Lesbians don't get to redfine masculinity any more than guys like me get to redefine lesbianism. i suggest you don't press your luck.

Anonymous said...

Seems like you, (anon 2:08 PM poster) are doing a great job of defining yourself without any help or comment from anybody else.

Anonymous said...

I certainly hope so. I wasn't looking for help from you or anyone else.

What I actually did was to try to help any previously uninformed readers of this blog better understand that Pat's objective has little to do with sports and lots to do with how she and her friends like you want to reengineer society so it better fits with your worldview.

Even if that is your heartfelt yearning I suggest you don't put it out there where the CIS population can actually access it. It's one thing to have this objective in your little echo chamber.

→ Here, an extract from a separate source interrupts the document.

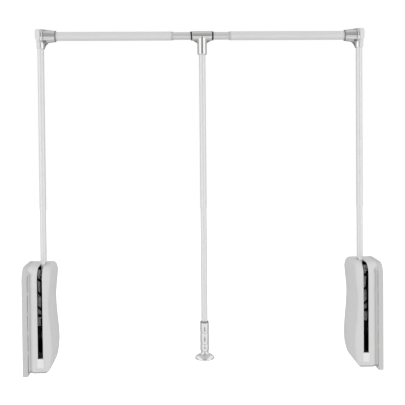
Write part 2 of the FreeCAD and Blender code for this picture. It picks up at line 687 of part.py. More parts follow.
def lift_cam():
    thick = number("cam_thick")
    lobe = cam_profile().extrude(FreeCAD.Vector(thick, 0, 0))
    lobe.translate(point("strut_x - cam_thick / 2", "0", "pivot_z"))
    low = "frame_x + side_gap"
    plate = cylinder("cam_round", "cam_base", ("strut_x - cam_thick / 2", "0", "pivot_z"), "cam_thick", "x")
    hub = cylinder("cam_boss", "cam_hub", (low, "0", "pivot_z"), f"lever_x - ({low})", "x")
    hole = cylinder("cam_hole", "bush + 2 * seat_gap", ("0", "0", "pivot_z"), "width / 2", "x")
    both_sides(cut("lift_cam", fuse("cam_solid", feature("cam_lobe", lobe), plate, hub), hole), "lift_cam")


def pivot_bush():
    start = "frame_x + side_gap / 2"
    length = f"frame_end - side_gap / 4 - ({start})"
    both_sides(tube("pivot_bush", "bush", "bush_wall", (start, "0", "pivot_z"), length, "x"), "pivot_bush")


def arm_tube():
    length = "rod_height + arm_wall - tube_foot"
    both_sides(tube("arm_tube", "arm_tube", "arm_wall", ("arm_inset", "0", "tube_foot"), length), "arm_tube")


# Corner fittings ---------------------------------------------------------------------------------
def corner_web():
    """Web under the rail socket, with a hollow curve between socket and foot."""
    drop = number("corner_drop")
    start = point("arm_inset + corner_socket / 4", "0", "rod_height")
    foot = point("arm_inset + corner_socket / 2", "0", "rod_height - corner_drop + arm_wall")
    middle = point("arm_inset + web_hollow", "0", "rod_height - hollow_drop")
    tip = point("mouth_x - arm_wall", "0", "rod_height - corner_mouth / 2 + arm_wall")
    low = FreeCAD.Vector(start.x, 0, foot.z)
    curve = Part.Arc(foot, middle, tip).toShape()
    edges = [
        Part.makeLine(start, low),
        Part.makeLine(low, foot),
        curve,
        Part.makeLine(tip, FreeCAD.Vector(tip.x, 0, start.z)),
        Part.makeLine(FreeCAD.Vector(tip.x, 0, start.z), start),
    ]
    face = Part.Face(Part.Wire(edges))
    face.translate(FreeCAD.Vector(0, -number("web_thick") / 2, 0))
    return feature("corner_web", face.extrude(FreeCAD.Vector(0, number("web_thick"), 0)))


def corner_fitting():
    axis = ("flange_x", "0", "rod_height")
    flange = cylinder("corner_flange", "corner_flange", axis, "flange_end - flange_x", "x")
    taper_long = "mouth_x - flange_end"
    taper = cone("corner_taper", "corner_root", "corner_mouth", ("flange_end", "0", "rod_height"), taper_long, "x")
    foot = ("arm_inset", "0", "rod_height - corner_drop")
    socket = cylinder("corner_socket", "corner_socket", foot, "corner_drop")
    half = box(
        "corner_half",
        ("flange_x", "mouth_x"),
        ("-corner_flange", "corner_flange"),
        ("rod_height - corner_drop", "rod_height + corner_flange"),
    )
    body = common("corner_body", fuse("corner_solid", flange, taper, socket, corner_web()), half)
    rod_hole = cylinder("corner_rod_hole", "outer_rod + 2 * seat_gap", ("rod_x", "0", "rod_height"), "mouth_x", "x")
    arm_hole_at = ("arm_inset", "0", "rod_height - corner_drop - 1")
    arm_hole_long = "corner_drop + 1 + arm_wall + free_gap"
    arm_hole = cylinder("corner_arm_hole", "arm_tube + 2 * seat_gap", arm_hole_at, arm_hole_long)
    grub_at = ("(mouth_x + flange_end) / 2", "outer_rod / 2", "rod_height")
    grub_hole = cylinder("corner_grub_hole", "grub + 2 * seat_gap", grub_at, "corner_flange", "y")
    both_sides(cut("corner_fitting", body, rod_hole, arm_hole, grub_hole), "corner_fitting")
    length = "(corner_root + corner_mouth) / 4 - outer_rod / 2 - free_gap"
    grub_seat = (grub_at[0], "outer_rod / 2 + seat_gap", "rod_height")
    both_sides(cylinder("corner_grub", "grub", grub_seat, length, "y"), "corner_grub")


def corner_cap():
    """Cap over the outer half: full above the rail, slimmer down at the arm tube, and round in plan."""
    top = point("arm_inset - cap_shoulder", "0", "rod_height + corner_flange / 2")
    bulge = point("arm_inset - cap_reach", "0", "rod_height + cap_belly")
    knee = point("arm_inset - cap_foot", "0", "rod_height - cap_knee")
    foot = point("arm_inset - cap_foot", "0", "rod_height - corner_drop + arm_wall")
    low = FreeCAD.Vector(number("arm_inset"), 0, foot.z)
    high = FreeCAD.Vector(number("arm_inset"), 0, top.z)
    edges = [
        Part.makeLine(foot, knee),
        Part.Arc(knee, bulge, top).toShape(),
        Part.makeLine(top, high),
        Part.makeLine(high, low),
        Part.makeLine(low, foot),
    ]
    face = Part.Face(Part.Wire(edges))
    face.translate(FreeCAD.Vector(0, -number("corner_flange") / 2, 0))
    slab = feature("cap_slab", face.extrude(FreeCAD.Vector(0, number("corner_flange"), 0)))
    reach = "cap_reach + 1"
    disc = cylinder("cap_disc", "corner_flange", ("arm_inset - cap_reach - 1", "0", "rod_height"), reach, "x")
    tail = box(
        "cap_tail",
        ("arm_inset - cap_reach - 1", "arm_inset"),
        ("-corner_socket / 2", "corner_socket / 2"),
        ("rod_height - corner_drop", "rod_height"),
    )
    round_at = ("arm_inset - cap_reach + corner_flange / 2", "0", "rod_height - corner_drop")
    plan = cylinder("cap_plan", "corner_flange", round_at, "corner_drop + corner_flange")
    body = common("cap_body", slab, fuse("cap_front_view", disc, tail), plan)
    hole_at = ("arm_inset", "0", "rod_height - corner_drop - 1")
    hole = cylinder("cap_hole", "arm_tube + 2 * seat_gap", hole_at, "corner_drop + 1 + arm_wall + free_gap")
    both_sides(cut("corner_cap", body, hole), "corner_cap")


# Rail ------------------------------------------------------------------------------------------
def rail():
    start = ("rod_x + free_gap", "0", "rod_height")
    outer = tube("outer_rod", "outer_rod", "outer_wall", start, "outer_long - free_gap", "x")
    both_sides(outer, "outer_rod")
    bore = "inner_rod / 2 + run_gap"
    inside = "outer_rod / 2 - outer_wall - seat_gap"
    outline = [
        (bore, "0"),
        (inside, "0"),
        (inside, "bush_long"),
        ("outer_rod / 2", "bush_long"),
        ("inner_rod / 2 + collar_lip", "bush_long + collar"),
        (bore, "bush_long + collar"),
    ]
    at = ("rod_end - bush_long", "0", "rod_height")
    both_sides(turned("rod_bush", outline, at, "x"), "rod_bush")
    keep(tube("inner_rod", "inner_rod", "inner_wall", ("inner_x", "0", "rod_height"), "inner_long", "x"), "inner_rod")


# Tee and handle ----------------------------------------------------------------------------------
def tee():
    start = ("tee_x - tee_long / 2", "0", "rod_height")
    barrel = cylinder("tee_barrel", "tee_barrel", start, "tee_long", "x")
    neck_at = ("tee_x", "0", "rod_height - tee_drop + tee_lip_tall")
    neck = cylinder("tee_neck", "tee_neck", neck_at, "tee_drop - tee_lip_tall")
    lip_at = ("tee_x", "0", "rod_height - tee_drop")
    lip = cone("tee_lip", "tee_neck - 2 * tee_lip", "tee_neck", lip_at, "tee_lip_tall")
    side = "tee_neck / 2 + tee_web"
    spots = [
        point(f"tee_x - {side}", "0", "rod_height - tee_barrel / 4"),
        point(f"tee_x + {side}", "0", "rod_height - tee_barrel / 4"),
        point(f"tee_x + {side}", "0", "rod_height - tee_barrel / 2"),
        point("tee_x + tee_neck / 4", "0", "rod_height - tee_barrel / 2 - tee_web"),
        point("tee_x - tee_neck / 4", "0", "rod_height - tee_barrel / 2 - tee_web"),
        point(f"tee_x - {side}", "0", "rod_height - tee_barrel / 2"),
    ]
    face = Part.Face(Part.makePolygon(spots + spots[:1]))
    face.translate(FreeCAD.Vector(0, -number("web_thick") / 2, 0))
    webs = feature("tee_webs", face.extrude(FreeCAD.Vector(0, number("web_thick"), 0)))
    rod_hole = cylinder("tee_rod_hole", "inner_rod + 4 * run_gap", start, "tee_long", "x")
    socket_at = ("tee_x", "0", "rod_height - tee_drop - 1")
    socket = cylinder("tee_handle_hole", "handle_tube + 2 * seat_gap", socket_at, "tee_socket + 1 + free_gap")
    grub_at = ("tee_x", "handle_tube / 2", "rod_height - tee_drop + tee_socket / 2")
    grub_hole = cylinder("tee_grub_hole", "grub + 2 * seat_gap", grub_at, "tee_neck", "y")
    keep(cut("tee", fuse("tee_solid", barrel, neck, lip, webs), rod_hole, socket, grub_hole), "tee_fitting")
    grub_seat = ("tee_x", "handle_tube / 2 + seat_gap", grub_at[2])
    grub_long = "(tee_neck - handle_tube) / 2 - free_gap"
    keep(cylinder("tee_grub", "grub", grub_seat, grub_long, "y"), "tee_grub")
    rings = []
    for sign in (-1, 1):
        near = f"tee_x + {sign} * (tee_long / 2 + free_gap + ring_thick / 2) - ring_thick / 2"
        outside = cylinder(f"ring_outside{sign + 1}", "ring", (near, "0", "rod_height"), "ring_thick", "x")
        inside_dia = "inner_rod + 2 * seat_gap"
        inside = cylinder(f"ring_inside{sign + 1}", inside_dia, (near, "0", "rod_height"), "ring_thick", "x")
        rings.append(cut(f"ring{sign + 1}", outside, inside))
    keep(group("tee_rings", rings), "tee_rings")


def handle():
    length = "handle_top - disc_top + disc_tall"
    foot = ("tee_x", "0", "disc_top - disc_tall")
    keep(tube("handle_tube", "handle_tube", "handle_wall", foot, length), "handle_tube")
    bore = "handle_tube / 2 + seat_gap"
    third = "(grip_long - 2 * grip_groove) / 3"
    outline = [(bore, "0")]
    for i in range(3):
        low = f"{i} * ({third} + grip_groove)"
        outline.append(("grip / 2 - grip_bulge", low))
        outline.append(("grip / 2", f"{low} + {third} / 4"))
        outline.append(("grip / 2", f"{low} + 3 * {third} / 4"))
        outline.append(("grip / 2 - grip_bulge", f"{low} + {third}"))
        if i < 2:
            outline.append(("grip / 2 - grip_bulge - groove_deep", f"{low} + {third}"))
            outline.append(("grip / 2 - grip_bulge - groove_deep", f"{low} + {third} + grip_groove"))
    outline.append(("grip / 2 - 2 * grip_bulge", "grip_long + grip_groove"))
    outline.append((f"{bore} + 1", "grip_long + 2 * grip_groove"))
    outline.append((bore, "grip_long + 2 * grip_groove"))
    keep(turned("handle_grip", outline, ("tee_x", "0", "disc_top")), "handle_grip")
    plug = f"({bore})"
    outline = [("0", "0"), ("disc / 2 - disc_rim", "0"), ("disc / 2", "disc_rim / 2")]
    root = "(collar_dia / 2 + disc_rim / 2)"
    steps = 6
    for i in range(steps + 1):
        swell = f"4 * disc_dome * {i} * {steps - i} / {steps * steps}"
        radius = f"disc / 2 - {i} / {steps} * (disc / 2 - {root}) + {swell}"
        outline.append((radius, f"disc_rim + {i} / {steps} * (disc_tall - 2 * disc_rim)"))
    outline += [
        ("collar_dia / 2", "disc_tall"),
        ("collar_dia / 2", "disc_tall + collar_tall"),
        (plug, "disc_tall + collar_tall"),
        (plug, "collar_tall - seat_gap"),
        ("0", "collar_tall - seat_gap"),
    ]
    keep(turned("grip_disc", outline, ("tee_x", "0", "handle_foot")), "grip_disc")


def write_steps():
    doc.recompute()
    for thing in doc.Objects:
        if {"Invalid", "Error"} & set(thing.State):
            raise RuntimeError(f"{thing.Label} failed: {thing.State}")
    for piece in pieces:
        if piece.Shape.isNull() or not piece.Shape.isValid() or piece.Shape.Volume <= 0:
            raise RuntimeError(f"{piece.Label} has no valid shape")
    os.makedirs("parts", exist_ok=True)
    for piece in pieces:
        piece.Shape.exportStep(f"parts/{piece.Label}.step")


def main():
    fill_sheets()
    for build in (wall_plate, cover, cover_clips, bumper):
        build()
    for build in (frame, frame_screws, axle, stop_pin, guide_rod, plunger, lift_spring):
        build()
    for build in (lever, lift_cam, pivot_bush, arm_tube, corner_fitting, corner_cap):
        build()
    for build in (rail, tee, handle):
        build()
    write_steps()


main()
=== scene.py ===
import json
import math

import bmesh
import bpy
from bmesh.types import BMEdge, BMFace, BMVert
from bpy.props import FloatProperty, FloatVectorProperty, PointerProperty
from mathutils import Matrix, Vector


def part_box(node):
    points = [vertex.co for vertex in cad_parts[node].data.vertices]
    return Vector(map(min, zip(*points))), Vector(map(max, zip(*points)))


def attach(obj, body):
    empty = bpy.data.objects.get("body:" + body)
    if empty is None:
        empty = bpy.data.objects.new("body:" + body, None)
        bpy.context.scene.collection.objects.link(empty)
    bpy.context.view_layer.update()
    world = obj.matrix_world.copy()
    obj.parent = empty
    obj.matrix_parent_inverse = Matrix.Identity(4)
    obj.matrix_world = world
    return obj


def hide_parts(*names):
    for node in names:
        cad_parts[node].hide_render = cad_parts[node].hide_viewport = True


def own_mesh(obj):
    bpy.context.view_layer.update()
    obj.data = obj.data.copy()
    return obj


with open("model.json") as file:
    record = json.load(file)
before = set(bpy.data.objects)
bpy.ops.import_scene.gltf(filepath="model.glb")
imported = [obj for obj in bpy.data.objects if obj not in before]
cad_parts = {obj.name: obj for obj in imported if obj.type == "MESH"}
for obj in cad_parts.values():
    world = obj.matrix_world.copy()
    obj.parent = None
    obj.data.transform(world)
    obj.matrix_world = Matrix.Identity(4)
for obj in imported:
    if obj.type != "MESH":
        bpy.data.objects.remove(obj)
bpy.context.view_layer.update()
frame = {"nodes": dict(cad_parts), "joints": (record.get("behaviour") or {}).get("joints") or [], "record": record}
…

It won't stand the light of day if the general population becomes more aware of it.

Wyman Stewart said...

I researched the school's website and concluded, strange as her firing seems, it looks to be within the standards, in which the school operates.

Maybe they did fire her for being Lesbian. In a "Right-to-Work" state, they don't need a reason to fire you to get rid of you.

She seems to have been fired for cause connected to not sticking to school policy. I compare it to a high school I attended. It had an absurd hair policy that a boy's hair could not touch the collar of his shirt, without risking suspension from school. Despite warnings, which they did not owe him, a fellow-student was suspended for 3 days for hair touching his collar. Think this happened twice before his parents intervened to keep his hair short enough to keep him in school. Third time meant suspension for the year!

Life is arbitrary in some pretty lousy ways at times, which has nothing to do with anything other than you are the lucky, random or not-so-random, victim. A certain number of events you post to will be random events, not Gay/Lesbian, etc. bashing.

Society needs to separate and determine, which are which, and how to deal with the worst of these. It won't be easy. You will also need to accept that not all negatives have to do with gender ID, even when first appearing to.